David Brown, chief executive of The Go-Ahead Group said: “I’m delighted the DfT has chosen us to operate this important and complex franchise and to play an instrumental role in delivering the benefits of the Government’s £6 billion Thameslink Programme.

“This will be the UK’s busiest franchise and we will be introducing 50 per cent more capacity into central London during peak times, with 26 per cent more morning peak carriages providing 10,000 additional seats.”

He added: “Our bid for the franchise was focused on improving customers’ experience and includes two new train fleets for Gatwick Express and Moorgate services, in addition to overseeing the introduction of the Thameslink trains already ordered, as well as delivering improvements at stations.

“I’m looking forward to working with existing colleagues and welcoming new staff and together delivering this transformational franchise.”


  1. What TfL really needs to do is add this franchise’s lines in London to the Tube Map, for better passenger visibility and use. The Thameslink and Moorgate Northern City lines used to appear on the Tube Map at various times, and millions of passengers don’t know about either of them. This would spread out loads on the network, notably off-peak.

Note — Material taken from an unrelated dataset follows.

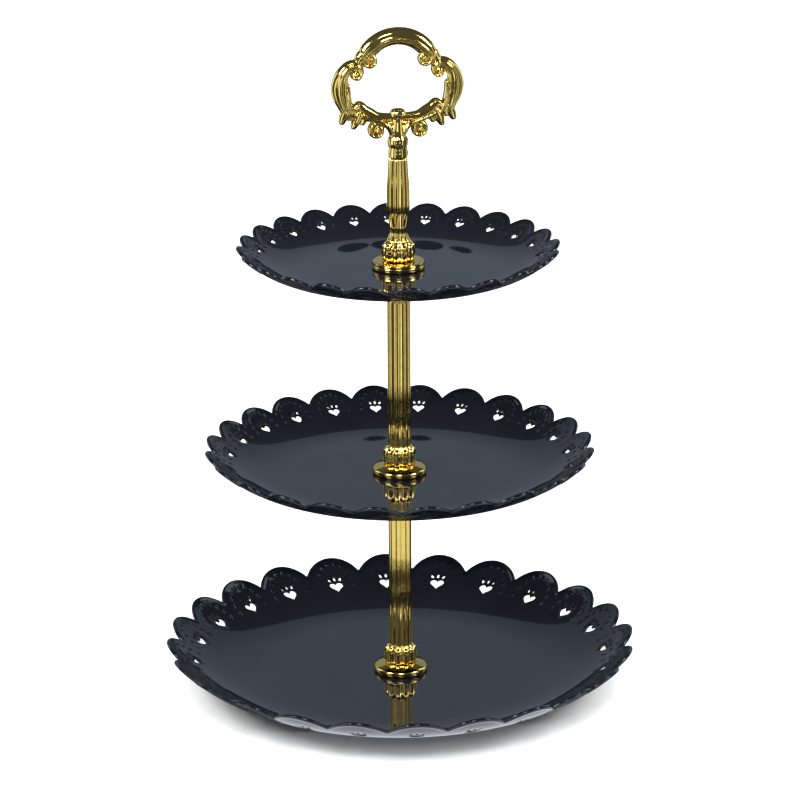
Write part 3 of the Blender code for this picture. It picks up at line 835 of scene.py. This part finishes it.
def spiral(centre, start_radius, end_radius, start, turns, wide, deep, thin=0.7, count=13):
    """Points of a volute winding in; angles in degrees from +X, turns are signed."""
    out = []
    for i in range(count):
        t = i / (count - 1)
        radius = start_radius + (end_radius - start_radius) * t * t
        angle = radians(start + 360.0 * turns * t)
        share = 1.0 - (1.0 - thin) * t
        out.append((centre[0] + radius * cos(angle), centre[1] + radius * sin(angle),
                    wide * share, deep * share))
    return out


def arch_points():
    """The arch from its top to its right end, which curls into a volute."""
    top = [(ARCH_RADIUS * sin(radians(a)), ARCH_MIDDLE + ARCH_RADIUS * cos(radians(a)), 4.9, 4.3)
           for a in (0, 12, 24, 36, 46)]
    curl = [(17.6, 57.7, 3.9, 4.1), (18.7, 55.6, 2.4, 4.0)]
    return top + curl + spiral(ARCH_EYE, 3.3, 0.9, -10.0, -1.1, 1.45, 4.0)


def neck(patch):
    """The turned neck with its two swellings, faintly ribbed like the stem below it."""
    around = 80
    bore, depth, top, rows = 2.4, 8.0, 23.5, 95
    turns = [tau * i / around for i in range(around)]
    rings = [patch.add([(MM * bore * cos(a), MM * bore * sin(a), MM * h) for a in turns])
             for h in (depth, 0.0)]
    for k in range(rows):
        height = top * k / (rows - 1)
        ring = []
        for a in turns:
            radius = along(NECK, height) - 0.35 * (1.0 - groove(a)) * smooth(13.0 - height, 0.0, 4.0)
            ring.append((MM * radius * cos(a), MM * radius * sin(a), MM * height))
        rings.append(patch.add(ring))
    patch.skin(rings)
    patch.cap(rings[0], (0.0, 0.0, depth * MM))
    patch.cap(rings[-1], (0.0, 0.0, 24.6 * MM))


def mirrored(patch, make):
    """Adds a piece and its mirror image across the YZ plane."""
    for side in (1.0, -1.0):
        half = Patch()
        make(half)
        base = patch.add([(side * x, y, z) for x, y, z in half.points])
        for face in half.faces:
            turned = face if side > 0 else tuple(reversed(face))
            patch.faces.append(tuple(base[i] for i in turned))


def ring_patches():
    """Every bar and knob of the ring, each a closed skin of its own."""
    makers = [lambda p: bar(p, arch_points(), ridges=4, depth=0.13, start=0.36, outer=-1),
              lambda p: bar(p, JOINT),
              lambda p: bar(p, LOBE, ridges=3.5, depth=0.17, start=0.28, outer=-1),
              lambda p: bar(p, STRAND),
              lambda p: bar(p, SWEEP, ridges=2, depth=0.14, start=0.30, outer=1),
              lambda p: bar(p, BRANCH),
              lambda p: egg(p, 4.9, 19.4, 2.3, 3.2),
              lambda p: bar(p, spiral(FOOT_EYE, 4.0, 1.2, 118.0, -1.35, 1.35, 4.0, thin=0.8)),
              lambda p: egg(p, *FOOT_EYE, 1.6, 4.4),
              lambda p: egg(p, *FOOT_EYE, 4.2, 2.8),
              lambda p: egg(p, *ARCH_EYE, 1.2, 4.4),
              lambda p: egg(p, *ARCH_EYE, 3.4, 2.9),
              lambda p: egg(p, *LOBE_EYE, 1.2, 4.0),
              lambda p: egg(p, *LOBE_EYE, 3.2, 2.7)]
    makers += [lambda p, leaf=leaf: bar(p, leaf, ridges=1, depth=0.08, start=0.2) for leaf in LEAVES]
    patches = [Patch() for _ in makers]
    for patch, make in zip(patches, makers):
        mirrored(patch, make)
    middle, stem = Patch(), Patch()
    bar(middle, KNOB)
    neck(stem)
    return patches + [middle, stem]


def cast(patches, name, height, voxel, smoothing):
    """Fuses closed skins into one casting with soft inner corners."""
    whole = Patch()
    for patch in patches:
        base = whole.add([(x, y, z + height) for x, y, z in patch.points])
        whole.faces += [tuple(base[i] for i in face) for face in patch.faces]
    rough = bpy.data.objects.new(f"{name}_rough", whole.mesh(f"{name}_rough", weld=1e-7))
    bpy.context.scene.collection.objects.link(rough)
    remesh = rough.modifiers.new("fuse", "REMESH")
    remesh.mode = "VOXEL"
    remesh.voxel_size = voxel
    soften = rough.modifiers.new("soften", "SMOOTH")
    soften.factor = 0.5
    soften.iterations = smoothing
    bpy.context.view_layer.update()
    graph = bpy.context.evaluated_depsgraph_get()
    mesh = bpy.data.meshes.new_from_object(rough.evaluated_get(graph))
    bpy.data.objects.remove(rough, do_unlink=True)
    mesh.name = name
    mesh.materials.clear()
    mesh.shade_smooth()
    return mesh


def make_ring(look):
    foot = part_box("handle_ring")[0].z
    mesh = cast(ring_patches(), "handle_ring_cast", foot, CAST_VOXEL, 3)
    add_piece("handle_ring_cast", mesh, look, "handle", "post_gold", "handle_ring")


# Materials

def new_material(name):
    material = bpy.data.materials.new(name)
    material.use_nodes = True
    nodes = material.node_tree.nodes
    return material, nodes, material.node_tree.links, nodes["Principled BSDF"]


def noise(nodes, links, scale, detail, roughness=0.5):
    """A noise pattern fixed to the object, in metres."""
    texture = nodes.new("ShaderNodeTexNoise")
    texture.inputs["Scale"].default_value = scale
    texture.inputs["Detail"].default_value = detail
    texture.inputs["Roughness"].default_value = roughness
    place = nodes.new("ShaderNodeTexCoord")
    links.new(place.outputs["Object"], texture.inputs["Vector"])
    return texture.outputs["Fac"]


def ramp(nodes, links, source, stops):
    """Maps a pattern through colour stops of (place, value or colour)."""
    curve = nodes.new("ShaderNodeValToRGB")
    elements = curve.color_ramp.elements
    while len(elements) < len(stops):
        elements.new(0.5)
    for element, (place, value) in zip(elements, stops):
        element.position = place
        colour = value if isinstance(value, tuple) else (value, value, value)
        element.color = (*colour, 1.0)
    links.new(source, curve.inputs["Fac"])
    return curve.outputs["Color"]


def bump(nodes, links, shader, source, strength, distance):
    relief = nodes.new("ShaderNodeBump")
    relief.inputs["Strength"].default_value = strength
    relief.inputs["Distance"].default_value = distance
    links.new(source, relief.inputs["Height"])
    links.new(relief.outputs["Normal"], shader.inputs["Normal"])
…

    • I agree that they should, because those lines are so integrated with the London Underground and they and information about them are so useful to London commuters and anyone else wanting to use public transport in London.
      But as I understand it; the reason why the lines used to feature on the map and then ceased around 1998 was due to privatisation. Same story with the North London line. They were previously operated by British rail subsidiaries, but when they were privatised they were no longer sharing integrated ticketing and were thus removed.
      Now as I understand it; Thameslink has accepted Oyster and the zoned fares for some years now so I think it should be reintroduced to the tube map as it is a railway line through and serving the city of London.

  2. Abellio Greater Anglia are also getting new trains which Siemens, Hitachi &/or Bombardier that they are the manufactures who have built the best EMU trains.
    If Siemens did build more Class 360’s Desiro for AGA then it could cascade the Class 321’s and it would improve rush hour commute or Bombardier to build more Class 379’s Electrostars which would improve packed rush hour services across Essex to/from London Liverpool Street.

    I think those manufactures could build more Electric multiple unit tens for Abellio Greater Anglia aswell getting rid of the Class 315’s, 317’s, 321’s and Class 90’s Intercity fleet (London-Norwich) aswell if network rail would electrify the rural lines in Norfolk, Suffolk, Cambs & Marks Tey-Sudbury line in Essex then new EMU’s would be used to replace the Sprinters & Class 170’s (except EMT & Crosscountry).

  3. Abellio GA are not getting new trains, The routes to Enfield, Cheshunt and Chingford are being taken over by TFL to be run as part of London Overground.

    TFL have put out a bid to tender for new trains for these lines, for the time being the exisiting rolling stock will continue on with the needed rebranding.

    They will also then be loosing the local Metro services to Shenfield, again to be run by TFL under the Crossrail network.

    As for the Electrostar the current builds of the 5th cars for the LO Class 378s and 387s are by there own admittance said to be the last builds of the Electrostar family of trains and will now focus on the Adventra design which will be going into service with Crossrail as the Class 345s

  4. My old “hobby horse” is mounted once again. The DfT have been quite happy to allow SNCF-owned Keolis to operate within Britain’s rail network. It goes back to the old ruling from the time of privatisation, that our railways must not involve any UK state-ownership BUT state-owned railways of other countries are more than welcome to participate. To counter-balance Anglo-French business relations, UK politicians have done absolutely nothing to pursuade the government in Paris to allow British operators entry into the French transport system and, as a result SNCF and other French-based transport operators continue to laugh at the apparent British ineptitude.

    • Govia is majority owned by Go-Ahead – a British company – but I do wish that it would operate separately without Keolis. The DfT needs to do more to make sure that only British companies operate on the railways, but there is always the danger of takeovers. I also think they should have more control over the infrastructure they use – i.e. they should maintain and upgrade it where necessary and invest using their own capital – with Network Rail dropping the amount at which they charge them.

      • Agreed but I have no real qualms about European rail operators being awarded UK franchises (with or without British partners) BUT providing British companies are given open access to rail services within the rest of Europe. I am therefore pleased that National Express are involved in both Spain and Germany and First Group have also had contracts in Germany and Denmark. It is the likes of France, where only French companies are allowed to run services, that really galls.